─── GIVEN INFORMATION ───

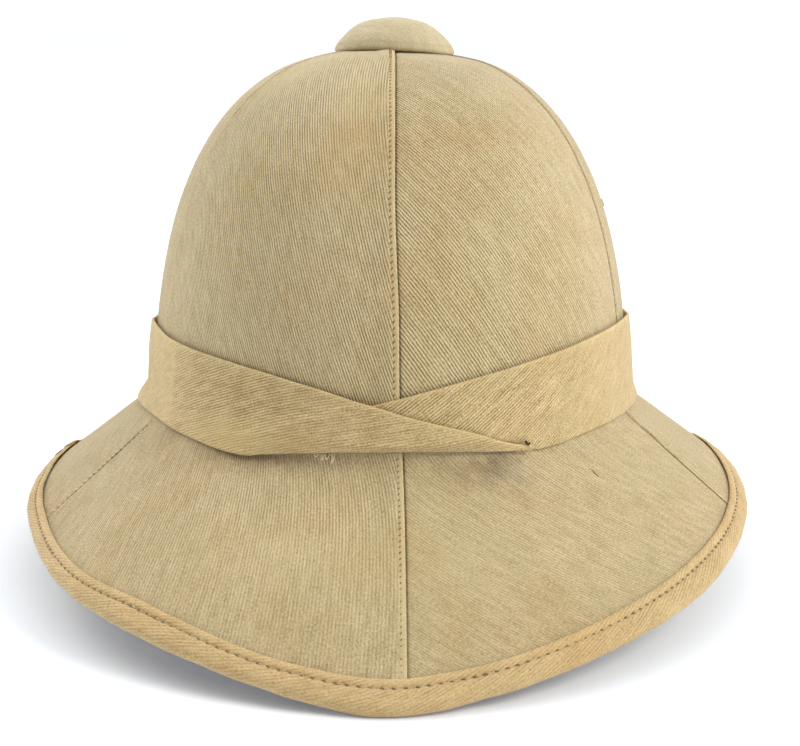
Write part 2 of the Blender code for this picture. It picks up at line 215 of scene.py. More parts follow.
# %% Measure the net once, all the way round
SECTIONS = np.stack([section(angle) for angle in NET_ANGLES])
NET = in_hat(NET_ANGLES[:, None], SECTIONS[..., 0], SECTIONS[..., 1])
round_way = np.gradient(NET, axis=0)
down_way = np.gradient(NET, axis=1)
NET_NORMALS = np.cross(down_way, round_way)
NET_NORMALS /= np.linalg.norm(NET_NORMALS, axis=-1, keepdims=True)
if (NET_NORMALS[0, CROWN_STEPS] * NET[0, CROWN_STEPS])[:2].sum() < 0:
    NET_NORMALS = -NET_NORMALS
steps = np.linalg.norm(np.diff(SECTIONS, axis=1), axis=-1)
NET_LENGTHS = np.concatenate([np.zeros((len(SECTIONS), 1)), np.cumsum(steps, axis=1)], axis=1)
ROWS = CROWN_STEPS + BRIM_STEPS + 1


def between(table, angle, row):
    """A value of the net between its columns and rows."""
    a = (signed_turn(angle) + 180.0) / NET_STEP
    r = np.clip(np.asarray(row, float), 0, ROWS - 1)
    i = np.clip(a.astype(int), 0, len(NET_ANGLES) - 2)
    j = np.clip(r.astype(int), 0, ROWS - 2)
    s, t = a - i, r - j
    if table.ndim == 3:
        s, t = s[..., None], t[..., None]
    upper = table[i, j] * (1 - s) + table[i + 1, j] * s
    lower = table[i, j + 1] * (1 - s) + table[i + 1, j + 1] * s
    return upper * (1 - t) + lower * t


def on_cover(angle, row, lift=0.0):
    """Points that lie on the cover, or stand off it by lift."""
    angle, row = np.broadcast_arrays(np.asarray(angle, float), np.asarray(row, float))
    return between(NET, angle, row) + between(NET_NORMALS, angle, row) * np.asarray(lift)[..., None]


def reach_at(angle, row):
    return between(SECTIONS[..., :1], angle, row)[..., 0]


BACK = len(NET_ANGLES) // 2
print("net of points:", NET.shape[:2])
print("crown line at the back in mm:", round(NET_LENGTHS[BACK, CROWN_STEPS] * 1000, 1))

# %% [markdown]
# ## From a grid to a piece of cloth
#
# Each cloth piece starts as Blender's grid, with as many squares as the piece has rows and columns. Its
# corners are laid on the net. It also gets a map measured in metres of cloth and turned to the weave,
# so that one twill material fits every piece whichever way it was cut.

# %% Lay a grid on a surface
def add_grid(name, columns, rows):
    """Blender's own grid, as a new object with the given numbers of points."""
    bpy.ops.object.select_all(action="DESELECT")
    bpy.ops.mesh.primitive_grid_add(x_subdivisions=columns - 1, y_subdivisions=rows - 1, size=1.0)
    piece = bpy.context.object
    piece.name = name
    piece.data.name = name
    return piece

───

__TASK BRIEF__
Quote the listing above from its first line to the line with "ROWS = CROWN_STEPS + BRIM_STEPS + 1", inclusive, and add nothing.

__WRITTEN ANSWER__
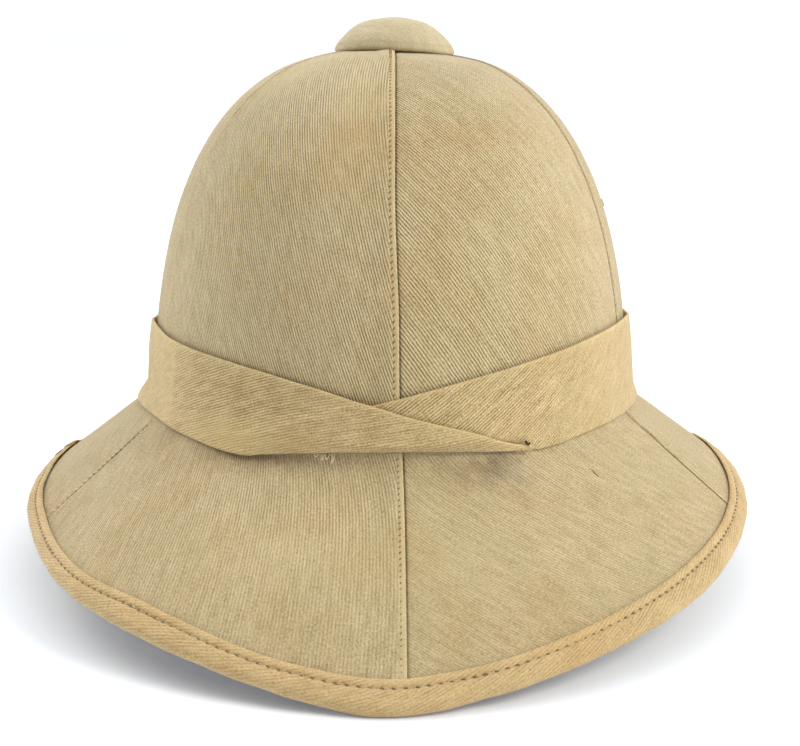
Write part 2 of the Blender code for this picture. It picks up at line 215 of scene.py. More parts follow.
# %% Measure the net once, all the way round
SECTIONS = np.stack([section(angle) for angle in NET_ANGLES])
NET = in_hat(NET_ANGLES[:, None], SECTIONS[..., 0], SECTIONS[..., 1])
round_way = np.gradient(NET, axis=0)
down_way = np.gradient(NET, axis=1)
NET_NORMALS = np.cross(down_way, round_way)
NET_NORMALS /= np.linalg.norm(NET_NORMALS, axis=-1, keepdims=True)
if (NET_NORMALS[0, CROWN_STEPS] * NET[0, CROWN_STEPS])[:2].sum() < 0:
    NET_NORMALS = -NET_NORMALS
steps = np.linalg.norm(np.diff(SECTIONS, axis=1), axis=-1)
NET_LENGTHS = np.concatenate([np.zeros((len(SECTIONS), 1)), np.cumsum(steps, axis=1)], axis=1)
ROWS = CROWN_STEPS + BRIM_STEPS + 1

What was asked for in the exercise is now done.